A Divisional order was issued to-night, directing the public reading of an order of the Commander-in-Chief dismissing Subadar Mahomed Karim Khan, 1st Punjab Infantry, from the service for having failed in his duty to the Queen-Empress on the occasion of the attack upon the Residency. This man is a Logari, and was on furlough at Cabul in September. On the morning of the outbreak he was in the Residency, and after the lull following the first collision of the Herat troops with the Guides while the Afghans went for their arms-he was sent with a message to the Amir by Sir Louis Cavagnari. This he does not seem to have delivered with the spirit that might have been expected from a soldier in our service; and afterwards, when Gholam Nubbi, Cavagnari's chuprasse, found money and horses for him to carry the news of the disaster to the British Camp at Ali Kheyl, he behaved in a dastardly way.
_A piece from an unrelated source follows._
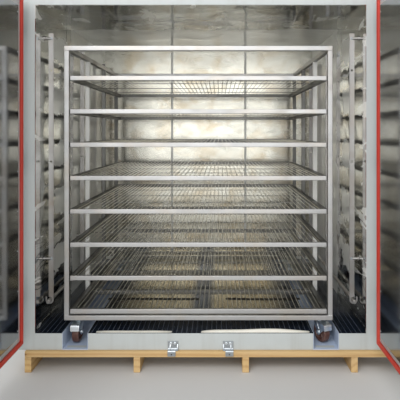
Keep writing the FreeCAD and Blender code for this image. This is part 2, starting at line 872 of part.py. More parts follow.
def controlCabinet():
    """A steel cabinet beside the body, on the same pallet."""
    inset = "plinthInset"
    node("cabinet_plinth", slab(
        "plinth", (outerHalf, f"cabinetWidth - {inset}"), (f"cabinetFront + {inset}", f"cabinetDepth - 2 * {inset}"),
        (deckTop, "plinthHeight"),
    ))
    bottom = f"({deckTop} + plinthHeight)"
    node("control_cabinet", slab(
        "cabinet", (outerHalf, "cabinetWidth"), ("cabinetFront", "cabinetDepth"),
        (bottom, "cabinetHeight - plinthHeight"),
    ))
    front = "(cabinetFront - panelThick)"
    node("cabinet_door", slab(
        "panel", (f"{outerHalf} + panelMargin", "cabinetWidth - 2 * panelMargin"), (front, "panelThick"),
        (f"{bottom} + panelMargin", "cabinetHeight - plinthHeight - 2 * panelMargin"),
    ))
    middle = f"({outerHalf} + cabinetWidth / 2)"
    screen = slab(
        "screen", (f"{middle} - screenWidth / 2", "screenWidth"), (f"{front} - screenThick", "screenThick"),
        (f"{deckTop} + screenBottom", "screenHeight"),
    )
    lamps = [
        rod(
            f"lamp_{index + 1}", "lampRadius", "switchDepth / 2",
            f"{middle} + ({index} - (lampCount - 1) / 2) * lampPitch", front,
            f"{deckTop} + screenBottom - lampPitch", axis="y",
        )
        for index in range(sizes["lampCount"])
    ]
    for lamp in lamps:
        turn(lamp, (1, 0, 0), "90")
        bind(lamp, Placement_Base_y=f"{originY} + {front}")
    switch = rod(
        "main_switch", "switchRadius", "switchDepth", middle, front,
        f"{deckTop} + screenBottom - 3 * lampPitch", axis="y",
    )
    turn(switch, (1, 0, 0), "90")
    bind(switch, Placement_Base_y=f"{originY} + {front}")
    node("control_fittings", join("group", "fittings", [screen, *lamps, switch]))


timberPallet()
insulatedBody()
trolleyGuides()
doorKeepers()
doorHinges()
doors()
trolley()
casters()
roofEquipment()
controlCabinet()
document.recompute()

for thing in document.Objects:
    if "Invalid" in thing.State or "Error" in thing.State:
        raise RuntimeError(f"{thing.Label} failed: {thing.State}")
os.makedirs("parts", exist_ok=True)
for piece in nodes:
    shape = piece.Shape
    if shape.isNull() or not shape.isValid():
        raise RuntimeError(f"{piece.Label} has no valid shape")
    shape.exportStep(f"parts/{piece.Label}.step")
    print(piece.Label, len(shape.Solids), "solids", round(shape.Volume / 1e6, 2), "litres")
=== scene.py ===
import math
import random

import bmesh
import bpy
from mathutils import Matrix, Vector, noise


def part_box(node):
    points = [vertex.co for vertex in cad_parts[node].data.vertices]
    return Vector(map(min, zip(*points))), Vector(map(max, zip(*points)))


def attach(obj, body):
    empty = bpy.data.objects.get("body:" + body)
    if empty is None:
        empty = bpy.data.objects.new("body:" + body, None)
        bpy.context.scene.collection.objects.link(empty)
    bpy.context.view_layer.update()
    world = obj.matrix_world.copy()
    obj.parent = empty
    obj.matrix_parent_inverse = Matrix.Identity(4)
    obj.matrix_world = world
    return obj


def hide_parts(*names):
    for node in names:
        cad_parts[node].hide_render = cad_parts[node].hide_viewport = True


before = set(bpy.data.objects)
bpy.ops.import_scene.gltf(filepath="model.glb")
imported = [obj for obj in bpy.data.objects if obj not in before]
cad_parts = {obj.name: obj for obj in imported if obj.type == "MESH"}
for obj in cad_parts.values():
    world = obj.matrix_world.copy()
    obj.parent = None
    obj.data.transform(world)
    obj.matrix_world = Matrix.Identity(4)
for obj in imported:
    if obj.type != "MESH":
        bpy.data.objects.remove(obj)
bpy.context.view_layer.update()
dice = random.Random(11)
# Without a seed of its own, noise_vector would differ from run to run.
noise.seed_set(11)


def span(name):
    low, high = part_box(name)
    return Vector(low), Vector(high)


# Places are given from the oven's centre plane, the front face of its body and the ground.
centreX = (span("left_wall")[0].x + span("right_wall")[1].x) / 2
faceY = span("left_wall")[0].y


def at(x, y, z):
    return Vector((centreX + x, faceY + y, z))


def inOven(point):
    return Vector((point.x - centreX, point.y - faceY, point.z))


def local(name):
    # The low and high corner of a node's box.
    return [inOven(corner) for corner in span(name)]


def sided(sign, first, second):
    # A stretch given for the right side, on the side of that sign.
    return sorted((sign * first, sign * second))


def mirrored(sign, outline):
    return [(sign * x, other) for x, other in outline]


def spread(start, end, count):
    # Evenly spaced places, both ends with them.
    return [start + (end - start) * index / (count - 1) for index in range(count)]


def shaded(colour, factor, lift=0.0):
    return tuple(min(1, part * factor + lift) for part in colour)


print("frame loaded")

cameraView = {
    "x": 0.115,
    "distance": 3.058,
    "height": 1.448,
    "lens": 45.45,
    "sensor": 36,
    "shiftX": -0.049,
    "shiftY": -0.17,
}


def makeCamera():
    camera = bpy.data.cameras.new("camera")
    camera.lens = cameraView["lens"]
    camera.sensor_width = cameraView["sensor"]
    camera.shift_x = cameraView["shiftX"]
    camera.shift_y = cameraView["shiftY"]
    thing = bpy.data.objects.new("camera", camera)
    thing.location = at(cameraView["x"], -cameraView["distance"], cameraView["height"])
    thing.rotation_euler = (math.radians(90), 0, 0)
    bpy.context.collection.objects.link(thing)
    bpy.context.scene.camera = thing


class Value:
    # A shader socket that can be calculated with.
    def __init__(self, look, socket):
        self.look = look
        self.socket = socket

    def math(self, operation, *others, first=None):
        values = [first if first is not None else self, *others]
        return self.look.node("Math", {"operation": operation}, dict(enumerate(values)))

    def __add__(self, other):
        return self.math("ADD", other)

    def __sub__(self, other):
        return self.math("SUBTRACT", other)

    def __rsub__(self, other):
        return self.math("SUBTRACT", self, first=other)

    def __mul__(self, other):
        return self.math("MULTIPLY", other)

    def __truediv__(self, other):
        return self.math("DIVIDE", other)

    def __pow__(self, other):
        return self.math("POWER", other)

    __radd__ = __add__
    __rmul__ = __mul__

    def clamp(self, low=0.0, high=1.0):
        return self.math("MAXIMUM", low).math("MINIMUM", high)

    def between(self, start, end):
        # 0 below start, 1 above end.
        return ((self - start) / (end - start)).clamp()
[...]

He changed clothes with Gholam Nubbi and started out, but only went as far as Beni Hissar. There he stayed for two days, and then returned to Cabul, where he hid himself for five days in the Kizilbash quarter. Afterwards he quietly made his way to his own village; and, upon our troops appearing at Kushi, came into camp and told some wonderful stories of what he had done. These were afterwards proved to be false, and the Military Commission when trying prisoners found that his conduct had been really that of a poltroon. They recommended his dismissal from the service, and he has now been summarily discharged, all arrears of pay being forfeited. This is another striking instance of the shifty and untrustworthy nature of our Pathan soldiers, for Karim Khan was an old native officer.

CAMP MAIDAN, GHAZNI ROAD, 24th November.

The Lieutenant-General Commanding is now out on a visit to the force under Brigadier-General Baker, which is collecting supplies of forage from the villages along the Ghazni Road. Leaving Brigadier-General Macpherson in command at Sherpur, Sir F.